## DATA EXTRACT

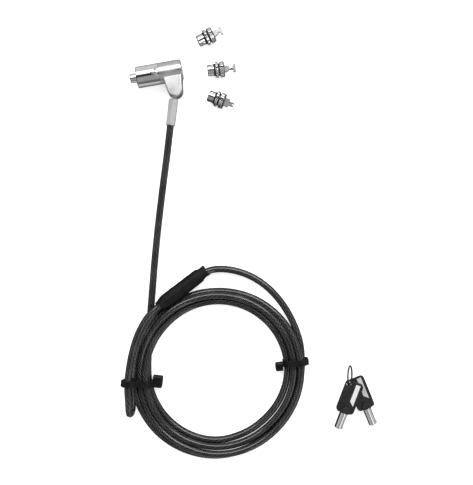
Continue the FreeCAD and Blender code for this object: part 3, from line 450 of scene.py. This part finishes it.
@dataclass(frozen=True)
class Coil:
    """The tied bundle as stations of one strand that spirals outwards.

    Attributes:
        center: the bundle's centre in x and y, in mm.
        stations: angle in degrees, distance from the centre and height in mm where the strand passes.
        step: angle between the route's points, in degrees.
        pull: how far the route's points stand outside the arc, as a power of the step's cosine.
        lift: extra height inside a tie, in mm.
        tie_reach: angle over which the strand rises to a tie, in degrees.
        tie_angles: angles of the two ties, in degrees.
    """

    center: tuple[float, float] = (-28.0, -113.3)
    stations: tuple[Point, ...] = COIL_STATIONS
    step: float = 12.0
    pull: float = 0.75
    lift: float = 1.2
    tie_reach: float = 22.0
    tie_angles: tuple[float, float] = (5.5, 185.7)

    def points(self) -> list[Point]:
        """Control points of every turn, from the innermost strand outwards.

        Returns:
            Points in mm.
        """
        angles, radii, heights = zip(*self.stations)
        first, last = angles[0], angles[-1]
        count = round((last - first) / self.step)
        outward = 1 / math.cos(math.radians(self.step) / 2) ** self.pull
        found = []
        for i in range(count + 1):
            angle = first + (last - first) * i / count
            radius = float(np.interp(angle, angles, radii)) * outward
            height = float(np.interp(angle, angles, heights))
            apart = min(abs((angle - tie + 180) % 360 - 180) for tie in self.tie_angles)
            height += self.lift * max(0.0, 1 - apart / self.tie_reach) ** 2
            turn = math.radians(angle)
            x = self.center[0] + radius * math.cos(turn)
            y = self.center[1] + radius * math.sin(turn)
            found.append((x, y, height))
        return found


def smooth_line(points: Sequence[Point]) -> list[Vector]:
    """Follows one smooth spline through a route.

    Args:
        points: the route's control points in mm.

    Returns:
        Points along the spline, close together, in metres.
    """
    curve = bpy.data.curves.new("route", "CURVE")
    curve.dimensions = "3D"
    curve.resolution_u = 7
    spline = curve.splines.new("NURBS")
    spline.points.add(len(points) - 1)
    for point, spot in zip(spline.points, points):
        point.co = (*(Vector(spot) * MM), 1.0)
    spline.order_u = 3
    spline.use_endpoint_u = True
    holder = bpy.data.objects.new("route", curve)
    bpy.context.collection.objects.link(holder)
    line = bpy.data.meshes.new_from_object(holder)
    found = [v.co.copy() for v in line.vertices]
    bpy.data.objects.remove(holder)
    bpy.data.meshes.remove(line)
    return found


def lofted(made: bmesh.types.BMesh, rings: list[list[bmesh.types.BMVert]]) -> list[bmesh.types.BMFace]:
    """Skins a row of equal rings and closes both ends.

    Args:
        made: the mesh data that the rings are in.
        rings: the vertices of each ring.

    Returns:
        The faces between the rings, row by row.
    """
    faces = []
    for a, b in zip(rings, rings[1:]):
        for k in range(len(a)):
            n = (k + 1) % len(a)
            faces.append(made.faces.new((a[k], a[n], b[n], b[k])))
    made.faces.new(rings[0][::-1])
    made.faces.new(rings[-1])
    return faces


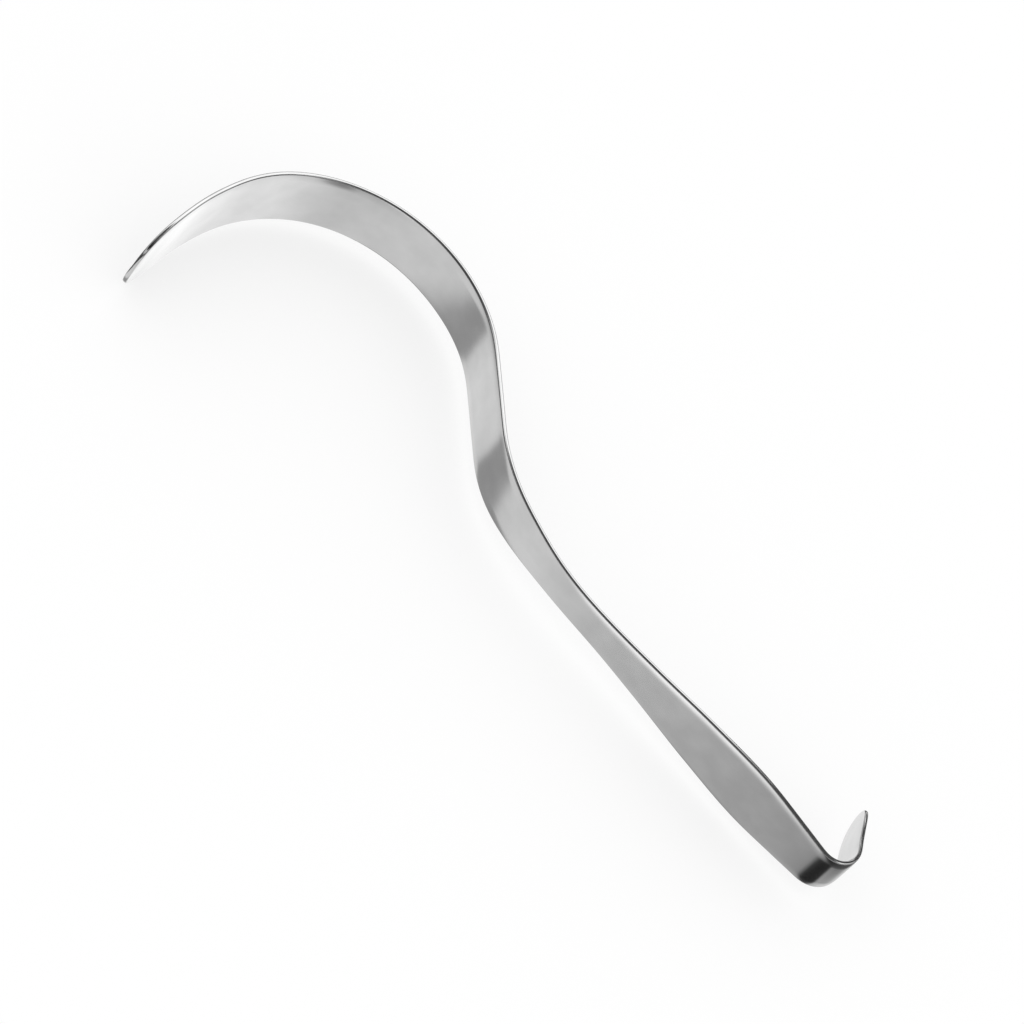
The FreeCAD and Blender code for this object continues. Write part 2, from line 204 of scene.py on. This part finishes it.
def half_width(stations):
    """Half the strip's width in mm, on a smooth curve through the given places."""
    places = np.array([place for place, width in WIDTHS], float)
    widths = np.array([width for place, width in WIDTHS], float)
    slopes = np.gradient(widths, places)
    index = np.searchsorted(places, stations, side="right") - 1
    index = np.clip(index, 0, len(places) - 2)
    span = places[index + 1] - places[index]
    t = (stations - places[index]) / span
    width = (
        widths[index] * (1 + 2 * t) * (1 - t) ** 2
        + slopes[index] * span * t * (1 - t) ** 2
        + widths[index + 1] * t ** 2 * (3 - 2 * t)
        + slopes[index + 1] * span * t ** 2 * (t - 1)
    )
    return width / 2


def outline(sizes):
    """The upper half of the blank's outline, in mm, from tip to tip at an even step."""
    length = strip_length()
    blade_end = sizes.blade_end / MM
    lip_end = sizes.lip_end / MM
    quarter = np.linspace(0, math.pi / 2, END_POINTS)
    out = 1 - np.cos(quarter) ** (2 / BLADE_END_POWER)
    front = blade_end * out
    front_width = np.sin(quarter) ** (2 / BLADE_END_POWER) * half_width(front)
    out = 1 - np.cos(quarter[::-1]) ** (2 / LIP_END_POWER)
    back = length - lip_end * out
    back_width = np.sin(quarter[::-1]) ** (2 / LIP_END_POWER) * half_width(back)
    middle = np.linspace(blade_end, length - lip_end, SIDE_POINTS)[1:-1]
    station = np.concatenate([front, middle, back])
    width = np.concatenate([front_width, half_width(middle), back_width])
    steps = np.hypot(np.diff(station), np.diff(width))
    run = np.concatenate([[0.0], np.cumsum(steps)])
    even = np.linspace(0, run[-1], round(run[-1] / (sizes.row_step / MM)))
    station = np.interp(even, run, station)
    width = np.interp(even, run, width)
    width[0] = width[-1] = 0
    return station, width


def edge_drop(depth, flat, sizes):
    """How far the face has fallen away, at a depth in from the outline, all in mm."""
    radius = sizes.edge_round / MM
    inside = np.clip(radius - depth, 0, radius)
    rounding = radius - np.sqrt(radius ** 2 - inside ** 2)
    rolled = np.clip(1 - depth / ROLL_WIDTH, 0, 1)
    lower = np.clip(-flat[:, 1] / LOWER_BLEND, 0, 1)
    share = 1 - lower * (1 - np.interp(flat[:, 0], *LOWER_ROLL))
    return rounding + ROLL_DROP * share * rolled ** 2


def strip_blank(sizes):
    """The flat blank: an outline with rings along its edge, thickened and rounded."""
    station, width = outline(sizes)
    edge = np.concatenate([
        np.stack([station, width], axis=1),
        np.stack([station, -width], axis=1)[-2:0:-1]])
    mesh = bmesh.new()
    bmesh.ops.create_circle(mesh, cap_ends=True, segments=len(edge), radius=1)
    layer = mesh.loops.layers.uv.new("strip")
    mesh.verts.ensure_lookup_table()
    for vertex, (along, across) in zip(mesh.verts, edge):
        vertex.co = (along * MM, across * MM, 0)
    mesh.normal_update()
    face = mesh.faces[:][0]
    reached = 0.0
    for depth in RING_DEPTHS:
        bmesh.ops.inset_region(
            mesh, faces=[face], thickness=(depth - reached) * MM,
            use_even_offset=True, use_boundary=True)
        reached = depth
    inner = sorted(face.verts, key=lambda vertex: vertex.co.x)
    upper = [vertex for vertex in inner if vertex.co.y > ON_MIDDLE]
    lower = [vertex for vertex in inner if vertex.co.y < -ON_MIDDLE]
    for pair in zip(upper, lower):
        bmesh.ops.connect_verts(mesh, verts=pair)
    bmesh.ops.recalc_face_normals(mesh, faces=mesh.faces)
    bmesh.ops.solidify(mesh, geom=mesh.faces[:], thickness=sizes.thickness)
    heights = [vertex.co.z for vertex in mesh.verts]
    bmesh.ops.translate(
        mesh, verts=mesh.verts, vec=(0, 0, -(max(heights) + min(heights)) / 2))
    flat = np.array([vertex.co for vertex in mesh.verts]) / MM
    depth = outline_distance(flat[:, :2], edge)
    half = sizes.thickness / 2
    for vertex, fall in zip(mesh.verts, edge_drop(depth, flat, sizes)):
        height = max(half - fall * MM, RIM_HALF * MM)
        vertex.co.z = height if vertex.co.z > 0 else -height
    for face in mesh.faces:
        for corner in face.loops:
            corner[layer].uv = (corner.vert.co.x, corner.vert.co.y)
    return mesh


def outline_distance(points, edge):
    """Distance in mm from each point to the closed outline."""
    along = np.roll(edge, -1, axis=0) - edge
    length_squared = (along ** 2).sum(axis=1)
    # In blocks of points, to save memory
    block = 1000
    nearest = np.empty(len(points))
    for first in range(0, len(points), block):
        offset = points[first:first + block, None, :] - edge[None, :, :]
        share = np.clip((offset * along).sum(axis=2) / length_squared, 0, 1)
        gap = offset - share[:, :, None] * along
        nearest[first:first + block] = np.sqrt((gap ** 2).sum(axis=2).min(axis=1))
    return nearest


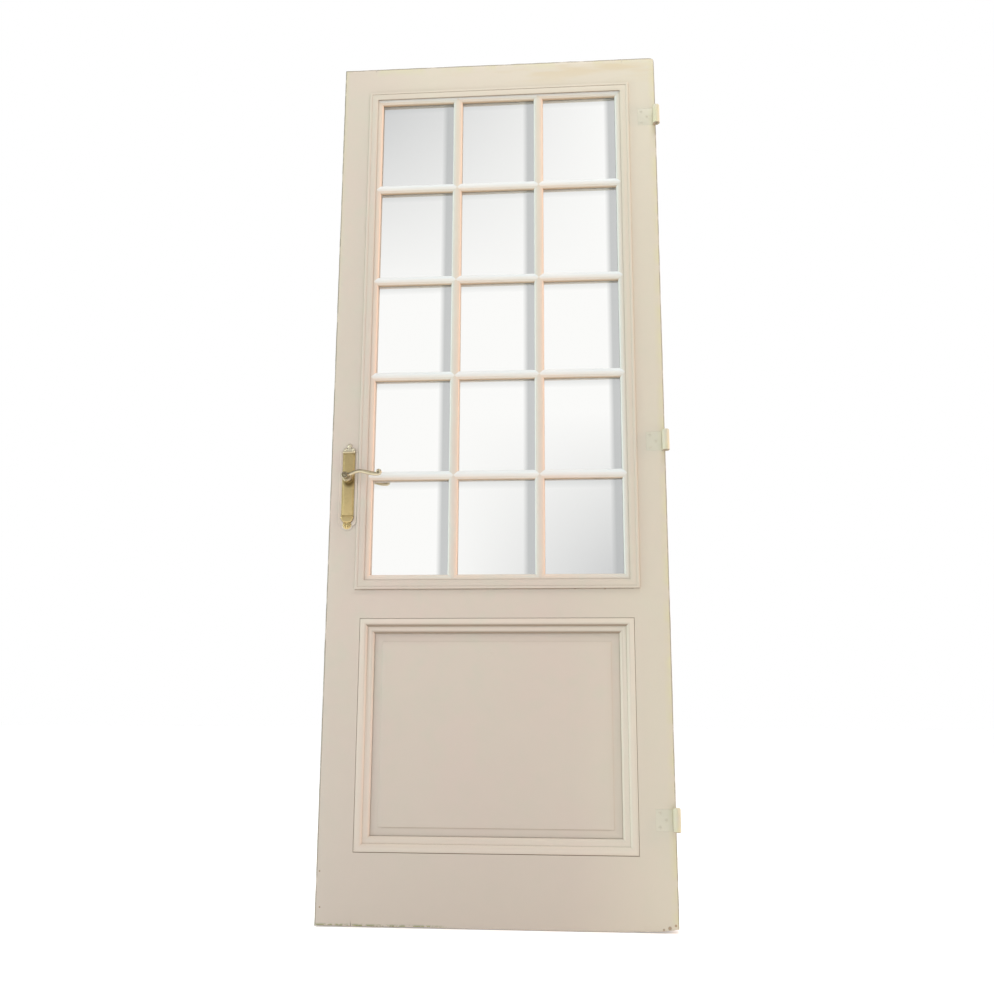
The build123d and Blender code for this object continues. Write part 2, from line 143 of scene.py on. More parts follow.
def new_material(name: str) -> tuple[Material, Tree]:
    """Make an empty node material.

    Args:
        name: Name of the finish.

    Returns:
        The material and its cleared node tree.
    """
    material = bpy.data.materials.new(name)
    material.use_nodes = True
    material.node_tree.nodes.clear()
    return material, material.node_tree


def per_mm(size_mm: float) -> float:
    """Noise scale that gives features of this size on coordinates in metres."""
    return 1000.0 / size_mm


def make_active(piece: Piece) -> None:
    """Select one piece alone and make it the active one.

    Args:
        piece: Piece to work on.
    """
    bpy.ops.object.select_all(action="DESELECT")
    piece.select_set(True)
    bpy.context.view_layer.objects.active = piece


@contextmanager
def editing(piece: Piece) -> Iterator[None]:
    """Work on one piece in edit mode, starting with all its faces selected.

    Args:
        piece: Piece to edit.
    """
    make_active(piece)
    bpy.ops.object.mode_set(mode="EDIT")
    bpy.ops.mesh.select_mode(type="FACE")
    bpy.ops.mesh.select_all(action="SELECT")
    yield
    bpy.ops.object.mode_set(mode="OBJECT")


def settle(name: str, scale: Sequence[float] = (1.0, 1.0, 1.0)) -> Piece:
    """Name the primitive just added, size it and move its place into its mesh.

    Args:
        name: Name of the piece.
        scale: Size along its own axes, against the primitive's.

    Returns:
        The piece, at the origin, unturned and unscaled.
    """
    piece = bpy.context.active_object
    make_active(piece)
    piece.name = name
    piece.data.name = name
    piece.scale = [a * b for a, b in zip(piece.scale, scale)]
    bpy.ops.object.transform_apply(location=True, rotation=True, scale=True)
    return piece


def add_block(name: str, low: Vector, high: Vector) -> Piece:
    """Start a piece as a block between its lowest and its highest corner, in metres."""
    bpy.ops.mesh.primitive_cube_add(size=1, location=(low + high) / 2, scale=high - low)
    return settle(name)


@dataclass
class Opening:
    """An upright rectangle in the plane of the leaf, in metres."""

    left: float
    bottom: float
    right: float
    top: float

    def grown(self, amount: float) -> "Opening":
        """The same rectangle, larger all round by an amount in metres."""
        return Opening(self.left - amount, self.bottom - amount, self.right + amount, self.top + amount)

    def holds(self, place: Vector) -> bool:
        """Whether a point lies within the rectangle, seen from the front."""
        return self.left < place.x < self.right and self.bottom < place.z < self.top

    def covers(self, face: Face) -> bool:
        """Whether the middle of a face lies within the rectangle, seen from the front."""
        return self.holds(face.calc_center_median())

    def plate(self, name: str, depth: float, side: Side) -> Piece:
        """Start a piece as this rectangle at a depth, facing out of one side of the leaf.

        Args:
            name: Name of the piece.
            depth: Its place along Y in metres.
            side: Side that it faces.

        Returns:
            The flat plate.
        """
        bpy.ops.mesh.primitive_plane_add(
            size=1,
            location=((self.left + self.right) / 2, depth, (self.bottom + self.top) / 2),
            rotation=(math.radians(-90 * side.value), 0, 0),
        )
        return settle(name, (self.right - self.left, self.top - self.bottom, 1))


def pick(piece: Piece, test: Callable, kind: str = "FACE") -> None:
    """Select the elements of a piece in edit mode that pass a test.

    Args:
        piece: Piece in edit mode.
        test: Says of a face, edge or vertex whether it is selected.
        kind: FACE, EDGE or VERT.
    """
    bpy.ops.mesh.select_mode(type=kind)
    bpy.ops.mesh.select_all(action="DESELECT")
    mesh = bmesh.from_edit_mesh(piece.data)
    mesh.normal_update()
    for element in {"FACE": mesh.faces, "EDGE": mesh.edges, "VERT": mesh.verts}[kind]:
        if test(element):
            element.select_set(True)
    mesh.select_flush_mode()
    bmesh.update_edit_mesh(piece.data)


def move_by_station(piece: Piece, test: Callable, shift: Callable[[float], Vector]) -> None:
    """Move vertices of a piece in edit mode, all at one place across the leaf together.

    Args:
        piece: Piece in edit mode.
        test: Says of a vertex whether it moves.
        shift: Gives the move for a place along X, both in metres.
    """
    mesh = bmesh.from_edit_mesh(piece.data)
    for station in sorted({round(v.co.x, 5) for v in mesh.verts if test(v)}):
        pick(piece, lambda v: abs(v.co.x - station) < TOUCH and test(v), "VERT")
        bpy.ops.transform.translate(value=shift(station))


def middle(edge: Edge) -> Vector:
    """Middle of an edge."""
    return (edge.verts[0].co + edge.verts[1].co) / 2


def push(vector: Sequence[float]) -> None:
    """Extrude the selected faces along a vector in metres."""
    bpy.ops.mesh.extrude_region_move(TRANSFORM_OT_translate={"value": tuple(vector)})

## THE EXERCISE
Gather all lines with the string "code" from the data.

## EXPECTED ANSWER
Continue the FreeCAD and Blender code for this object: part 3, from line 450 of scene.py. This part finishes it.
The FreeCAD and Blender code for this object continues. Write part 2, from line 204 of scene.py on. This part finishes it.
The build123d and Blender code for this object continues. Write part 2, from line 143 of scene.py on. More parts follow.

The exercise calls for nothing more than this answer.